Every year #AcWriMo is punctuated with retreats for our La Trobe research community.
The Cambridge Dictionary defines the word 'retreat' in many ways, but I reckon the one that rings truest to our gatherings is this: "a period of time used to pray and study quietly, or to think carefully, away from normal activities and duties."
I went to two retreats this year in Bundoora and Bendigo. Each of these was a really moving experience. For me they are magic spaces where I can stretch myself to see what is possible; what can I get done when other writers are there to give me courage?
Writing retreats are opportunities to be away from the ordinary routines of work. They give writers a chance to sink down into writing, to be taken care of in body and mind, and to be with other writers who have also committed themselves to getting words on a page.

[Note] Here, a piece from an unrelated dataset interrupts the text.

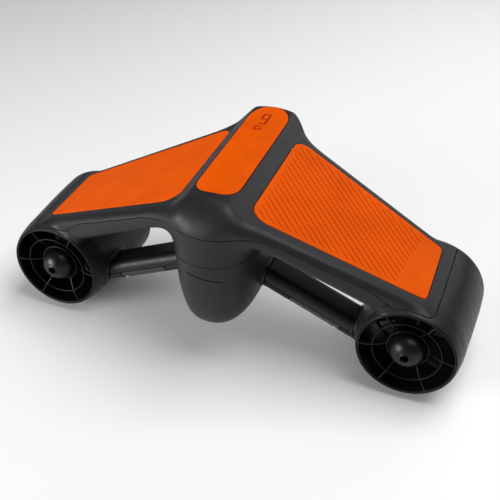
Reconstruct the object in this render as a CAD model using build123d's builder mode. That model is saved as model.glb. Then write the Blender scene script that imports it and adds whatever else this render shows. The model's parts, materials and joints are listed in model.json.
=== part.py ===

Yet retreats are openings of space and time that only work if we show up and do the work. For many of us, doing the work at a writing retreat involves rescheduling commitments, asking someone else to pick up the kids or make dinner. It involves blocking time out of our calendars and guarding it fiercely. It may involve getting back in touch with a long neglected project or facing up to the hardest bit of the article. For many of us, retreating involves remembering how difficult writing can be. Sometimes we are in our flow and the writing just pours out of us (one of our writers wrote 17,000 words this year!). Other times we are we inch forward word by word, paragraph by paragraph, page by page.
Due to the generosity and commitment of our colleagues across La Trobe, this year we were able to host a retreat on every La Trobe campus. Thank you to our colleagues at Albury-Wodonga, Mildura, Shepparton, Bundoora and Bendigo for holding space for research communities at your place. Thanks to the hard work of everyone involved we had 12 retreat days, and took care of more than 80 of La Trobe's writers.
To everyone who participated in #LTUAcWriMo this year: thank you. Thank you for showing up for yourself, and for each other.